La differenziazione dei prodotti dovrà tenere contro anche dell’imponente crescita del delivery nella ristorazione?
“Personalmente, non credo che il delivery sostituirà la voglia di vivere il fuori casa. L’Horeca ripartirà molto velocemente quando la gente potrà tornare a uscire e andare al ristorante a consumare le eccellenze italiane. Ma il mercato sarà sempre più segmentato e le aziende dovranno differenziare, sia per soddisfare nuove esigenze di consumo, come la sviluppata attenzione ai concetti di healthy e valori nutrizionali, sia in termini di prezzo e formato. Il canale discount per esempio ha aumentato i suoi volumi di vendita in un paese che oggi ha meno potere di spesa di quello del pre-Covid“.
Quanto pesa il boom dell’e-commerce sulle strategie competitive?
“Il commercio elettronico è stato il fenomeno più dirompente per il tessuto aziendale italiano. Il ricorso senza precedenti a questo canale ha portato un cambiamento che sarà sistemico anche dopo la pandemia e per questo gli investimenti per adeguarsi al trend sono stati considerevoli. Ma mentre le grandi imprese erano già partite da tempo, il tema è critico per la piccola-media impresa. Federalimentare rappresenta 6.850 imprese e il 95% ha meno di nove dipendenti e questo segmento ha dovuto adeguarsi in fretta al digitale per competere“.
Un’altra “novità” è la riscoperta dei negozi di prossimità e l’acquisto di prodotti locali. Anche questo richiede un adattamento per le imprese produttrici?
“L’industria alimentare deve compiere uno sforzo nel reperimento e nella promozione delle materie prime del territorio. È una strada obbligata e marcata ancora più in quest’epoca. E il negozio di prossimità punta a valorizzare questo tipo di offerta. Il trend è destinato a restare anche nel post-pandemia a sfavore, ad esempio, degli ipermercati che già nel 2020 hanno evidenziato un segno negativo del 2,7%. E, dunque, le aziende dovranno anche adeguare la propria rete di vendita, così come la logistica e la distribuzione, in questa direzione. E investire in sostenibilità“.

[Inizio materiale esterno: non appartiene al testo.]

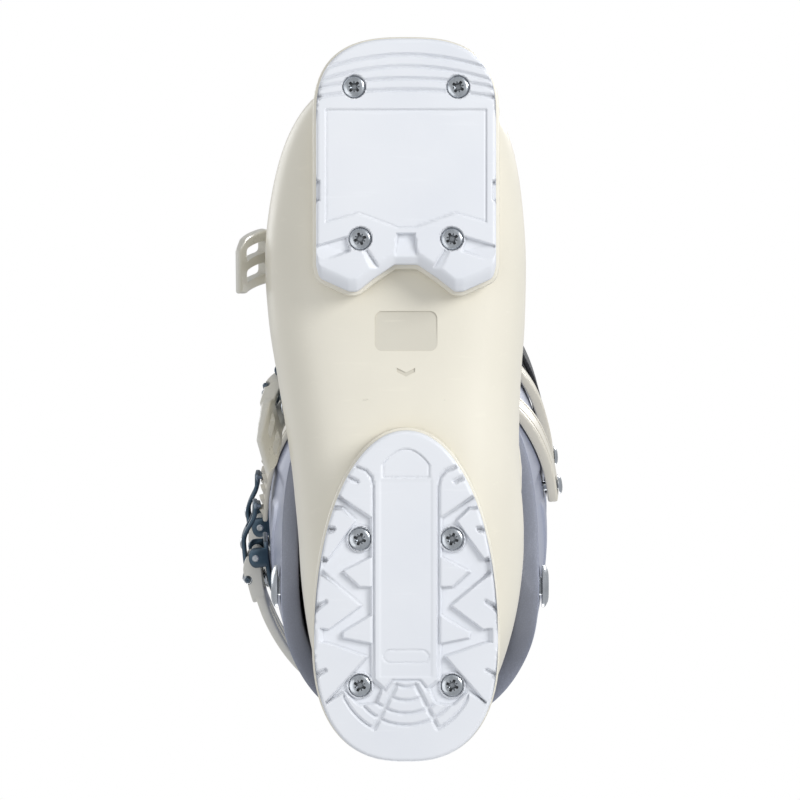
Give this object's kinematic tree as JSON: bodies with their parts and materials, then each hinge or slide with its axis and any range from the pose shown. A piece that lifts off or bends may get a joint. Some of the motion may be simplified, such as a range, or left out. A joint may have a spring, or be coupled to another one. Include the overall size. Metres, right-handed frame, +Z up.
{
  "type": "alpine ski boot",
  "caption": "Right alpine ski boot: rigid lower shell with screwed toe and heel soles, hinged flexing cuff, padded liner, power strap and lever buckles.",
  "frame": {"origin": "on the ground plane under the middle of the sole length and the middle of the width over the buckles", "axes": "+Z up from the soles; the toe points to -Y; -X is the lateral (outer) side and +X the medial side of a right boot"},
  "size_m": [0.1413, 0.285, 0.3121],
  "materials": {
    "sole_plate": "satin",
    "shell_plastic": "satin",
    "cuff_plastic": "satin",
    "lever_paint": "satin",
    "ladder_paint": "satin",
    "dark_steel": "satin",
    "fastener_steel": "polished",
    "liner_fabric": "matte",
    "tongue_fabric": "matte",
    "board_plastic": "matte",
    "strap_webbing": "matte"
  },
  "bodies": {
    "shell": {"toe_sole": "sole_plate", "heel_sole": "sole_plate", "toe_screw_front_lateral": "fastener_steel", "toe_screw_front_medial": "fastener_steel", "toe_screw_rear_lateral": "fastener_steel", "toe_screw_rear_medial": "fastener_steel", "heel_screw_front_lateral": "fastener_steel", "heel_screw_front_medial": "fastener_steel", "heel_screw_rear_lateral": "fastener_steel", "heel_screw_rear_medial": "fastener_steel", "forefoot_buckle_base": "dark_steel", "forefoot_base_rivet": "fastener_steel", "forefoot_lever_pin": "fastener_steel", "forefoot_ladder": "ladder_paint", "forefoot_ladder_rivet": "fastener_steel", "instep_buckle_base": "dark_steel", "instep_base_rivet": "fastener_steel", "instep_lever_pin": "fastener_steel", "instep_ladder": "ladder_paint", "instep_ladder_rivet": "fastener_steel", "lower_shell": "shell_plastic", "pivot_bolt_lateral": "fastener_steel", "pivot_bolt_medial": "fastener_steel", "boot_board": "board_plastic", "liner_foot": "liner_fabric"},
    "cuff": {"lower_cuff_buckle_base": "dark_steel", "lower_cuff_base_rivet": "fastener_steel", "lower_cuff_lever_pin": "fastener_steel", "lower_cuff_ladder": "ladder_paint", "lower_cuff_ladder_rivet": "fastener_steel", "upper_cuff_buckle_base": "dark_steel", "upper_cuff_base_rivet": "fastener_steel", "upper_cuff_lever_pin": "fastener_steel", "upper_cuff_ladder": "ladder_paint", "upper_cuff_ladder_rivet": "fastener_steel", "cuff": "cuff_plastic", "liner_shaft": "liner_fabric", "liner_tongue": "tongue_fabric", "power_strap": "strap_webbing", "strap_rivet_lateral": "fastener_steel", "strap_rivet_medial": "fastener_steel"},
    "forefoot_lever": {"forefoot_lever": "lever_paint"},
    "forefoot_link": {"forefoot_link": "dark_steel"},
    "instep_lever": {"instep_lever": "lever_paint"},
    "instep_link": {"instep_link": "dark_steel"},
    "lower_cuff_lever": {"lower_cuff_lever": "lever_paint"},
    "lower_cuff_link": {"lower_cuff_link": "dark_steel"},
    "upper_cuff_lever": {"upper_cuff_lever": "lever_paint"},
    "upper_cuff_link": {"upper_cuff_link": "dark_steel"}
  },
  "joints": [
    {"name": "cuff_flex", "type": "hinge", "parent": "shell", "child": "cuff", "pos_m": [0, 0.078, 0.1], "axis": [1, 0, 0], "range_deg": [0, 8], "stiffness_Nm_per_rad": 150},
    {"name": "forefoot_lever_hinge", "type": "hinge", "parent": "shell", "child": "forefoot_lever", "pos_m": [-0.03734, -0.06297, 0.08384], "axis": [0, 0.9604, 0.2785], "range_deg": [0, 110]},
    {"name": "forefoot_link_hinge", "type": "hinge", "parent": "forefoot_lever", "child": "forefoot_link", "pos_m": [-0.04832, -0.06316, 0.08448], "axis": [0, 0.9604, 0.2785], "range_deg": [-110, 0]},
    {"name": "instep_lever_hinge", "type": "hinge", "parent": "shell", "child": "instep_lever", "pos_m": [-0.04796, -0.0051, 0.09445], "axis": [0.1961, 0.7845, 0.5883], "range_deg": [0, 110]},
    {"name": "instep_link_hinge", "type": "hinge", "parent": "instep_lever", "child": "instep_link", "pos_m": [-0.05671, 0.00016, 0.09035], "axis": [0.1961, 0.7845, 0.5883], "range_deg": [-110, 0]},
    {"name": "lower_cuff_lever_hinge", "type": "hinge", "parent": "cuff", "child": "lower_cuff_lever", "pos_m": [-0.06532, 0.06715, 0.17242], "axis": [0, -0.158, 0.9874], "range_deg": [0, 110]},
    {"name": "lower_cuff_link_hinge", "type": "hinge", "parent": "lower_cuff_lever", "child": "lower_cuff_link", "pos_m": [-0.0691, 0.07735, 0.17406], "axis": [0, -0.158, 0.9874], "range_deg": [-110, 0]},
    {"name": "upper_cuff_lever_hinge", "type": "hinge", "parent": "cuff", "child": "upper_cuff_lever", "pos_m": [-0.06556, 0.05532, 0.23106], "axis": [0, -0.1961, 0.9806], "range_deg": [0, 110]},
    {"name": "upper_cuff_link_hinge", "type": "hinge", "parent": "upper_cuff_lever", "child": "upper_cuff_link", "pos_m": [-0.06896, 0.06557, 0.23311], "axis": [0, -0.1961, 0.9806], "range_deg": [-110, 0]}
  ],
  "couplings": [
    {"joint": "forefoot_link_hinge", "follows": "forefoot_lever_hinge", "ratio": -1},
    {"joint": "instep_link_hinge", "follows": "instep_lever_hinge", "ratio": -1},
    {"joint": "lower_cuff_link_hinge", "follows": "lower_cuff_lever_hinge", "ratio": -1},
    {"joint": "upper_cuff_link_hinge", "follows": "upper_cuff_lever_hinge", "ratio": -1}
  ]
}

Sostenibilità, un’altra delle parole chiave del rilancio…
“Un impegno inderogabile. Fatto di riduzione dell’utilizzo dell’acqua, del rumore, delle polveri e del ripensamento del confezionamento dei prodotti con packaging studiati per essere più leggeri, meno ingombranti e con un ridotto o nullo uso della plastica“.
Tutte queste innovazioni e questi investimenti però bisogna farli senza l’Horeca, il canale con le marginalità più alte. Come ci si riesce? E per quanto il gioco è sostenibile?
“Il nostro è un settore con una storia che viene da lontano, fatto di realtà strutturate e capaci di reggere momenti di crisi come questo. Per di più i nostri associati si stanno facendo carico di riduzioni consistenti della redditività senza scaricarli sul prodotto e, quindi, sui consumatori. Per quanto tempo possa durare non lo so. Ma vediamo un futuro roseo perché abbiamo la convinzione che Horeca ed export torneranno presto a marciare più veloci di prima“.